:: WHAT IS NEEDED ::
Your task is to print all of the material verbatim.

:: DATA SEGMENT ::
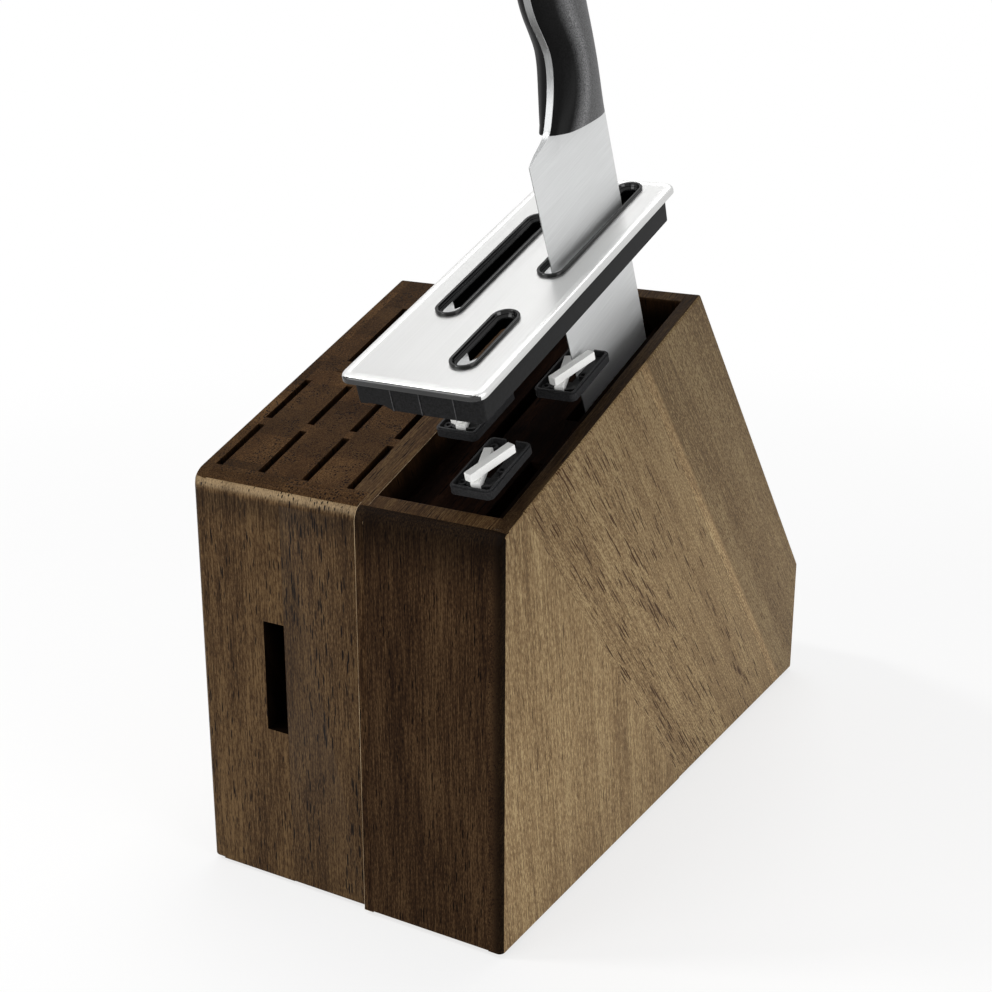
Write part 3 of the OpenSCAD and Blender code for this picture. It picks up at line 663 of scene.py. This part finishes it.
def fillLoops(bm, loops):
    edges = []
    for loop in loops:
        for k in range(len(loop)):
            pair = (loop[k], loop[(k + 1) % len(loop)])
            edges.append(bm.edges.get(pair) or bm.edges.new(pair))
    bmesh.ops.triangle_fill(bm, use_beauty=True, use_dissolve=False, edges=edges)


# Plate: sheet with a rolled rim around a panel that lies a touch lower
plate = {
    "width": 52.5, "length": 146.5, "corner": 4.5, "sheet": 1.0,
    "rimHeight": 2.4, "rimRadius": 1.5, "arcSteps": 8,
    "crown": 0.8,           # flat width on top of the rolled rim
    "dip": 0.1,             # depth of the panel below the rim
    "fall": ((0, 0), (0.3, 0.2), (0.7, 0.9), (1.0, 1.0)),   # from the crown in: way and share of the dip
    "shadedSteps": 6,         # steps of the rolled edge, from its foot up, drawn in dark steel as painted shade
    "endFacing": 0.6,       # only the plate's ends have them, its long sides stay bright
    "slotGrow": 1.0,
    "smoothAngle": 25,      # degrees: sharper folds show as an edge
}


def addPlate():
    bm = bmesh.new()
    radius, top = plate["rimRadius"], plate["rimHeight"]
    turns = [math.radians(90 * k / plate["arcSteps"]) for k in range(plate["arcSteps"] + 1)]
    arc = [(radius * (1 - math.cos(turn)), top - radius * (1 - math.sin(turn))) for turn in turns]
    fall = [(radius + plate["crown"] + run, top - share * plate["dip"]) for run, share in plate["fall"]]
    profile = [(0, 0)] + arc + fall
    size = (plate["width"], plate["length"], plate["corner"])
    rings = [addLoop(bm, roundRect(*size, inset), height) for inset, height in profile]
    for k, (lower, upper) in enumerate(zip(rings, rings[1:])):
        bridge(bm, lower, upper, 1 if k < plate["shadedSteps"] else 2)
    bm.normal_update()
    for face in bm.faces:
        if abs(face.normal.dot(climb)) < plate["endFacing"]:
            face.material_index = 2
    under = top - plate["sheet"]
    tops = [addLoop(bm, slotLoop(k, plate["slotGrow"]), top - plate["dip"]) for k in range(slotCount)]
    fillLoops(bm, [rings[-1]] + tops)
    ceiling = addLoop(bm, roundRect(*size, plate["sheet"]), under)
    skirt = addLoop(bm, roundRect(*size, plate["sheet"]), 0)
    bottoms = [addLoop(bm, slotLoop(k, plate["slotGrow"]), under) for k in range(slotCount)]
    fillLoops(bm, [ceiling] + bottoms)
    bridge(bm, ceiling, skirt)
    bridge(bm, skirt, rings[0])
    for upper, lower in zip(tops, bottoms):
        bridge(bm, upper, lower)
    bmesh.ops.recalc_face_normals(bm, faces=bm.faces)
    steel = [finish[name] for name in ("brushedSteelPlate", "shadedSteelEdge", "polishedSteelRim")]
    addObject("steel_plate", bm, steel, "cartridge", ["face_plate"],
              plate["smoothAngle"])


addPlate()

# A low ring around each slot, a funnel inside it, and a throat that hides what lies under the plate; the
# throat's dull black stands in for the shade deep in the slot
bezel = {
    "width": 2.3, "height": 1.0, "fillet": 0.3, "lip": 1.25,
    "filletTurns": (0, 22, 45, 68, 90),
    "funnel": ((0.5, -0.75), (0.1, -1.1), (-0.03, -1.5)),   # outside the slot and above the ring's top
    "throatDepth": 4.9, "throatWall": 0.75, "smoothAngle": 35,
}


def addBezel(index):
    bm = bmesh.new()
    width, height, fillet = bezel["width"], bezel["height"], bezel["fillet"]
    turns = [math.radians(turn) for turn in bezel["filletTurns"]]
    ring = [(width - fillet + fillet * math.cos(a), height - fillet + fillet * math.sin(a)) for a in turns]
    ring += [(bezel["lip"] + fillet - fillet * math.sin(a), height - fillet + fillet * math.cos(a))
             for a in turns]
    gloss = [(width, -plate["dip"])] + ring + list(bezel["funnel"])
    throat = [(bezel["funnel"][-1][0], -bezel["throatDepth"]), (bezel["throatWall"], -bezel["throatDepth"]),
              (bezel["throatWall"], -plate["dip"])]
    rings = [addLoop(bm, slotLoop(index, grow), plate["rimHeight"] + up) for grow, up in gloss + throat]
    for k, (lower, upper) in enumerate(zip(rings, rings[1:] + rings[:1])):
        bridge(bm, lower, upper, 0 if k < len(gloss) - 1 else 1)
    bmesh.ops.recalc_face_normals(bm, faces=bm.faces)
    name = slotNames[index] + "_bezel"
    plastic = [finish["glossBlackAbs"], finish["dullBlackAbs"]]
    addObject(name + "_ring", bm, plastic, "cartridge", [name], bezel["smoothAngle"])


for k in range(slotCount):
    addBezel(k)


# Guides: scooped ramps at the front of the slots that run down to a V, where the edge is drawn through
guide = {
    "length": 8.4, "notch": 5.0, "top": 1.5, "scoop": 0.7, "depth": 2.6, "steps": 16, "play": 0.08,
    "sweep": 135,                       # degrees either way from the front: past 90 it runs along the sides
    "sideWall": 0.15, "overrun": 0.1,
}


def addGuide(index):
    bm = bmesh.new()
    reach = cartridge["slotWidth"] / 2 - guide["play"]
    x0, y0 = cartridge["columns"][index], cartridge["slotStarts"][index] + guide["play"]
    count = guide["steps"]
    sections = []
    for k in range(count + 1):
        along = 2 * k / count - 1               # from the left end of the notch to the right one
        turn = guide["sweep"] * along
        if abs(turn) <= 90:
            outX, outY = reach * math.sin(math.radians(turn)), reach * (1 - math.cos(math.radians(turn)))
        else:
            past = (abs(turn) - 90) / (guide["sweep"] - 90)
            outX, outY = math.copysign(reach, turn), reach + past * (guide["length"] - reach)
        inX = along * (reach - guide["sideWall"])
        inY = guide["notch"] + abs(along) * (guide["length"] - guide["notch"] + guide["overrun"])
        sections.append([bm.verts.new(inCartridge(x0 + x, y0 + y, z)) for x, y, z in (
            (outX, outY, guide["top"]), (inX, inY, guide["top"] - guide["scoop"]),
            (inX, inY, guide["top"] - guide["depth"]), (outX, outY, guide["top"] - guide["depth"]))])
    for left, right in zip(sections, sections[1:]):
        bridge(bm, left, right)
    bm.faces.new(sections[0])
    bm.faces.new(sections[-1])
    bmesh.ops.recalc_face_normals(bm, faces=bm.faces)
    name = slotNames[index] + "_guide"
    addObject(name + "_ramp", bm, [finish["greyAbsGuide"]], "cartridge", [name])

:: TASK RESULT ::
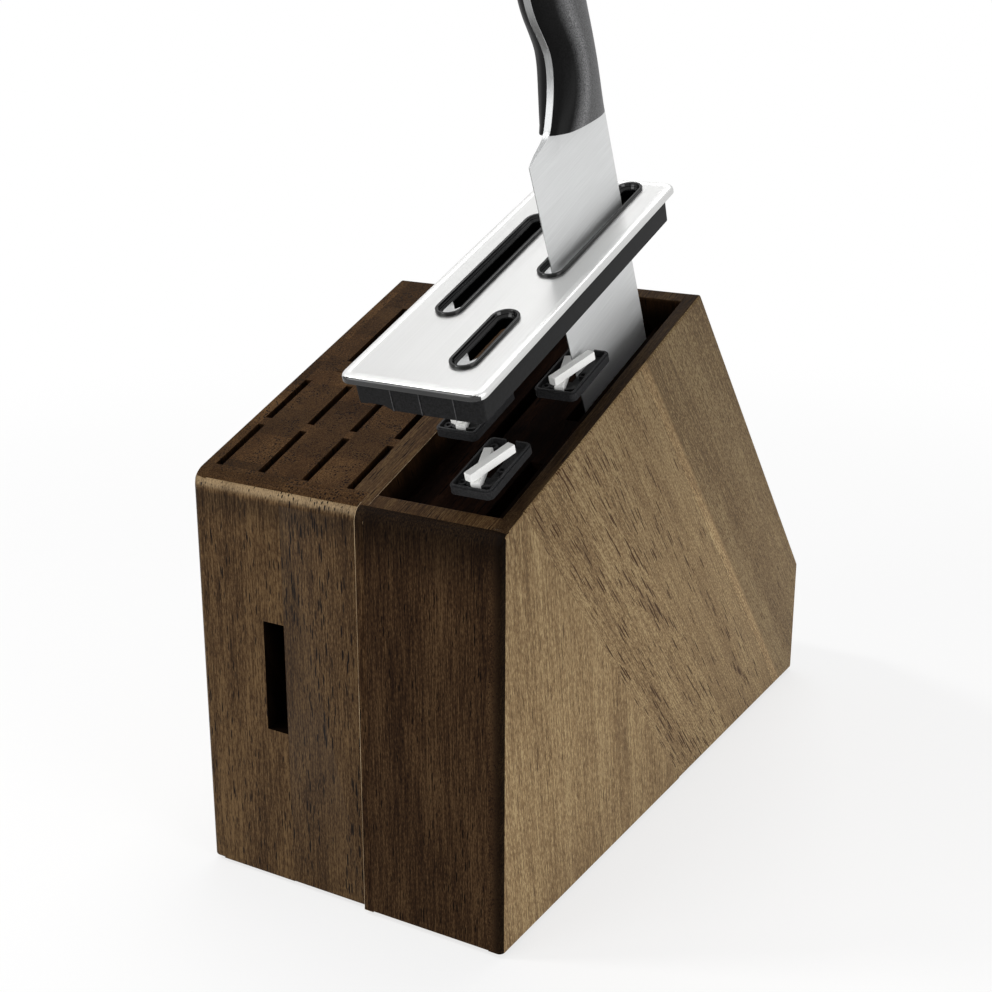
Write part 3 of the OpenSCAD and Blender code for this picture. It picks up at line 663 of scene.py. This part finishes it.
def fillLoops(bm, loops):
    edges = []
    for loop in loops:
        for k in range(len(loop)):
            pair = (loop[k], loop[(k + 1) % len(loop)])
            edges.append(bm.edges.get(pair) or bm.edges.new(pair))
    bmesh.ops.triangle_fill(bm, use_beauty=True, use_dissolve=False, edges=edges)


# Plate: sheet with a rolled rim around a panel that lies a touch lower
plate = {
    "width": 52.5, "length": 146.5, "corner": 4.5, "sheet": 1.0,
    "rimHeight": 2.4, "rimRadius": 1.5, "arcSteps": 8,
    "crown": 0.8,           # flat width on top of the rolled rim
    "dip": 0.1,             # depth of the panel below the rim
    "fall": ((0, 0), (0.3, 0.2), (0.7, 0.9), (1.0, 1.0)),   # from the crown in: way and share of the dip
    "shadedSteps": 6,         # steps of the rolled edge, from its foot up, drawn in dark steel as painted shade
    "endFacing": 0.6,       # only the plate's ends have them, its long sides stay bright
    "slotGrow": 1.0,
    "smoothAngle": 25,      # degrees: sharper folds show as an edge
}


def addPlate():
    bm = bmesh.new()
    radius, top = plate["rimRadius"], plate["rimHeight"]
    turns = [math.radians(90 * k / plate["arcSteps"]) for k in range(plate["arcSteps"] + 1)]
    arc = [(radius * (1 - math.cos(turn)), top - radius * (1 - math.sin(turn))) for turn in turns]
    fall = [(radius + plate["crown"] + run, top - share * plate["dip"]) for run, share in plate["fall"]]
    profile = [(0, 0)] + arc + fall
    size = (plate["width"], plate["length"], plate["corner"])
    rings = [addLoop(bm, roundRect(*size, inset), height) for inset, height in profile]
    for k, (lower, upper) in enumerate(zip(rings, rings[1:])):
        bridge(bm, lower, upper, 1 if k < plate["shadedSteps"] else 2)
    bm.normal_update()
    for face in bm.faces:
        if abs(face.normal.dot(climb)) < plate["endFacing"]:
            face.material_index = 2
    under = top - plate["sheet"]
    tops = [addLoop(bm, slotLoop(k, plate["slotGrow"]), top - plate["dip"]) for k in range(slotCount)]
    fillLoops(bm, [rings[-1]] + tops)
    ceiling = addLoop(bm, roundRect(*size, plate["sheet"]), under)
    skirt = addLoop(bm, roundRect(*size, plate["sheet"]), 0)
    bottoms = [addLoop(bm, slotLoop(k, plate["slotGrow"]), under) for k in range(slotCount)]
    fillLoops(bm, [ceiling] + bottoms)
    bridge(bm, ceiling, skirt)
    bridge(bm, skirt, rings[0])
    for upper, lower in zip(tops, bottoms):
        bridge(bm, upper, lower)
    bmesh.ops.recalc_face_normals(bm, faces=bm.faces)
    steel = [finish[name] for name in ("brushedSteelPlate", "shadedSteelEdge", "polishedSteelRim")]
    addObject("steel_plate", bm, steel, "cartridge", ["face_plate"],
              plate["smoothAngle"])


addPlate()

# A low ring around each slot, a funnel inside it, and a throat that hides what lies under the plate; the
# throat's dull black stands in for the shade deep in the slot
bezel = {
    "width": 2.3, "height": 1.0, "fillet": 0.3, "lip": 1.25,
    "filletTurns": (0, 22, 45, 68, 90),
    "funnel": ((0.5, -0.75), (0.1, -1.1), (-0.03, -1.5)),   # outside the slot and above the ring's top
    "throatDepth": 4.9, "throatWall": 0.75, "smoothAngle": 35,
}


def addBezel(index):
    bm = bmesh.new()
    width, height, fillet = bezel["width"], bezel["height"], bezel["fillet"]
    turns = [math.radians(turn) for turn in bezel["filletTurns"]]
    ring = [(width - fillet + fillet * math.cos(a), height - fillet + fillet * math.sin(a)) for a in turns]
    ring += [(bezel["lip"] + fillet - fillet * math.sin(a), height - fillet + fillet * math.cos(a))
             for a in turns]
    gloss = [(width, -plate["dip"])] + ring + list(bezel["funnel"])
    throat = [(bezel["funnel"][-1][0], -bezel["throatDepth"]), (bezel["throatWall"], -bezel["throatDepth"]),
              (bezel["throatWall"], -plate["dip"])]
    rings = [addLoop(bm, slotLoop(index, grow), plate["rimHeight"] + up) for grow, up in gloss + throat]
    for k, (lower, upper) in enumerate(zip(rings, rings[1:] + rings[:1])):
        bridge(bm, lower, upper, 0 if k < len(gloss) - 1 else 1)
    bmesh.ops.recalc_face_normals(bm, faces=bm.faces)
    name = slotNames[index] + "_bezel"
    plastic = [finish["glossBlackAbs"], finish["dullBlackAbs"]]
    addObject(name + "_ring", bm, plastic, "cartridge", [name], bezel["smoothAngle"])


for k in range(slotCount):
    addBezel(k)


# Guides: scooped ramps at the front of the slots that run down to a V, where the edge is drawn through
guide = {
    "length": 8.4, "notch": 5.0, "top": 1.5, "scoop": 0.7, "depth": 2.6, "steps": 16, "play": 0.08,
    "sweep": 135,                       # degrees either way from the front: past 90 it runs along the sides
    "sideWall": 0.15, "overrun": 0.1,
}


def addGuide(index):
    bm = bmesh.new()
    reach = cartridge["slotWidth"] / 2 - guide["play"]
    x0, y0 = cartridge["columns"][index], cartridge["slotStarts"][index] + guide["play"]
    count = guide["steps"]
    sections = []
    for k in range(count + 1):
        along = 2 * k / count - 1               # from the left end of the notch to the right one
        turn = guide["sweep"] * along
        if abs(turn) <= 90:
            outX, outY = reach * math.sin(math.radians(turn)), reach * (1 - math.cos(math.radians(turn)))
        else:
            past = (abs(turn) - 90) / (guide["sweep"] - 90)
            outX, outY = math.copysign(reach, turn), reach + past * (guide["length"] - reach)
        inX = along * (reach - guide["sideWall"])
        inY = guide["notch"] + abs(along) * (guide["length"] - guide["notch"] + guide["overrun"])
        sections.append([bm.verts.new(inCartridge(x0 + x, y0 + y, z)) for x, y, z in (
            (outX, outY, guide["top"]), (inX, inY, guide["top"] - guide["scoop"]),
            (inX, inY, guide["top"] - guide["depth"]), (outX, outY, guide["top"] - guide["depth"]))])
    for left, right in zip(sections, sections[1:]):
        bridge(bm, left, right)
    bm.faces.new(sections[0])
    bm.faces.new(sections[-1])
    bmesh.ops.recalc_face_normals(bm, faces=bm.faces)
    name = slotNames[index] + "_guide"
    addObject(name + "_ramp", bm, [finish["greyAbsGuide"]], "cartridge", [name])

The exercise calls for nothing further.